The first defendant in the federal insider-trading probe into expert-network firms will spend the next four years in prison. The judgment marks a big win in the governments massive crackdown on insider trading.  U.S. District Judge Jed Rakoff sentenced Winifred Jiau, a former Primary Global Research LLC consultant, to four years for swapping illegal tips for money and gifts.

Federal sentencing guidelines, which the judge wasnt required to follow, calls for a prison term of eight years and one month to 10 years and one month.

Jiau was convicted in June of securities fraud and conspiring with hedge funds to gain an illegal market advantage. Her trial was the first involving an expert network firm. Jurors deliberated 6 hours before returning a guilty verdict.
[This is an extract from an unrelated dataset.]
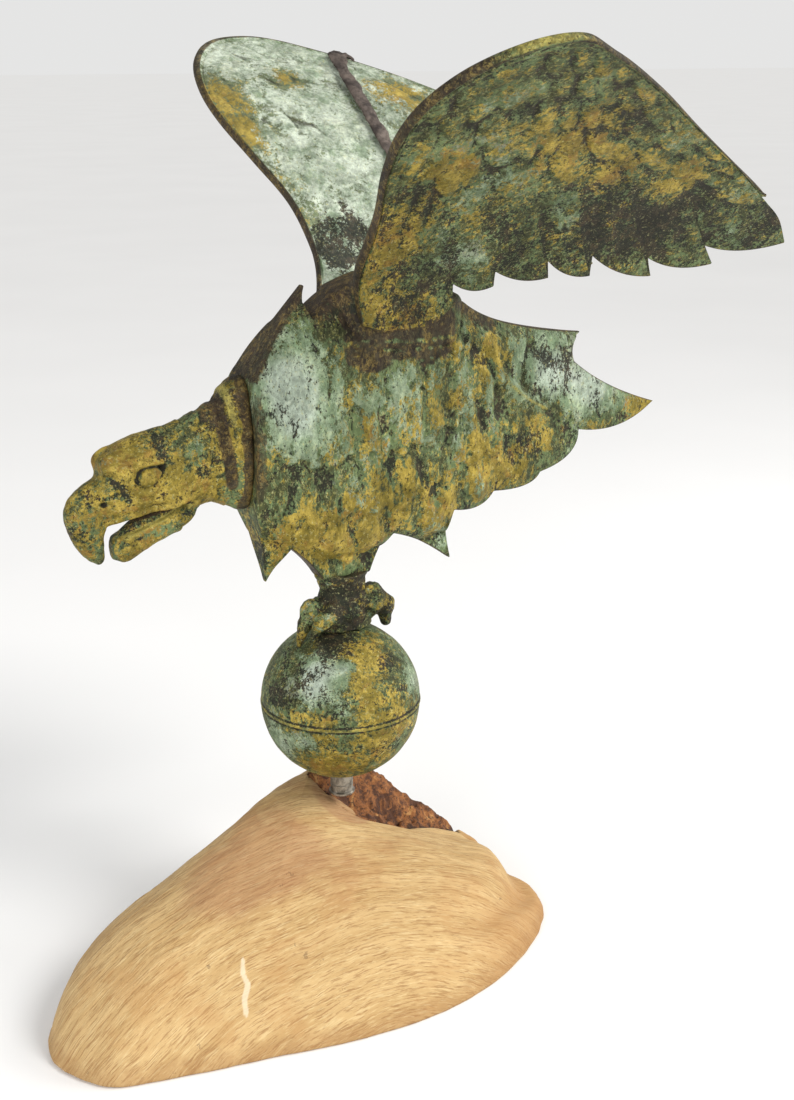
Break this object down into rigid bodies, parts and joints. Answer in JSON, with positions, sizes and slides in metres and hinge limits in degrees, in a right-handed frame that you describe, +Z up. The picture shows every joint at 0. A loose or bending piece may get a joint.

Jiau leaked information from insiders at chipmakers Marvell Technology Group Ltd (MRVL) and Nvidia Corp (NVDA) to former SAC Capital Advisors LP analyst Noah Freeman, who pleaded guilty and testified against her, and Samir Barai, a founder of the Barai Capital Management hedge fund.

According to the FBI, on May 23, 2008 and May 28, 2008, Jiau had telephone conversations with two portfolio managers at separate hedge funds, during which she told them about Marvells quarter ending on May 3, 2008.

In August 2008, she gave the same hedge fund managers information on Marvells quarter ending on Aug. 2, 2008. The information included quarterly revenues, gross margins and earnings per share for the company.

Jiau was arrested Dec. 28, 2010 and charged with passing on inside information about tech companies with hedge-fund managers who paid her more than $200,000 in return. She was also given gift certificates to The Cheesecake Factory, iPhones and a dozen Maine lobsters.

In a court filing, Assistant U.S. Attorney Avi Weitzman said it was clear that Jiau used guile and manipulation to steal sensitive corporate information from multiple sources in an effort to line her own pocket. 

The insider information Jiau provided on Nvidia and Marvell resulted in million dollar gains for the fund that made trades based on her tip.

The amount of her illegal gain played a significant role during her sentencing.

Unlike some of the other big names in insider trading scandals this year, most notably billionaire hedge fund manager Raj Rajaratnam, Jiau could not afford bail and has been behind bars in a medium security prison in lower Manhattan since her arrest in 2010. 

Rajaratnam posted $100 million bail and is free until sentencing Sept. 27. In May, a jury found him guilty on 14 counts of securities fraud and conspiracy in one of the biggest crackdowns of insider trading in this countrys history.

Jiaus early bid for bail was further put in jeopardy when federal agents said she tried to flee when they came to arrest her and that she hid her Taiwanese passport from them. Jiau has a dual citizenship in the U.S. and Taiwan. She denies charges she was trying to return to the south Asian country.

She was an expert consultant with PGR between September 2006 and December 2008. She was also a contractor for Nvidia, one of the companies she gave tips on.

Her court-appointed lawyer Joanna Hendon took the unusual step of telling jurors that while the information Jiau obtained about companies may have been nonpublic, it was not material.

Much of evidence against Jiau came from hedge fund manager Barai, who was hearing-impaired and often recorded calls with Jiau so he would listen to them afterward.

U.S. Attorney Preet Bharara described the expert network industry as something verging on a corrupt business model, when he announced the charges in February.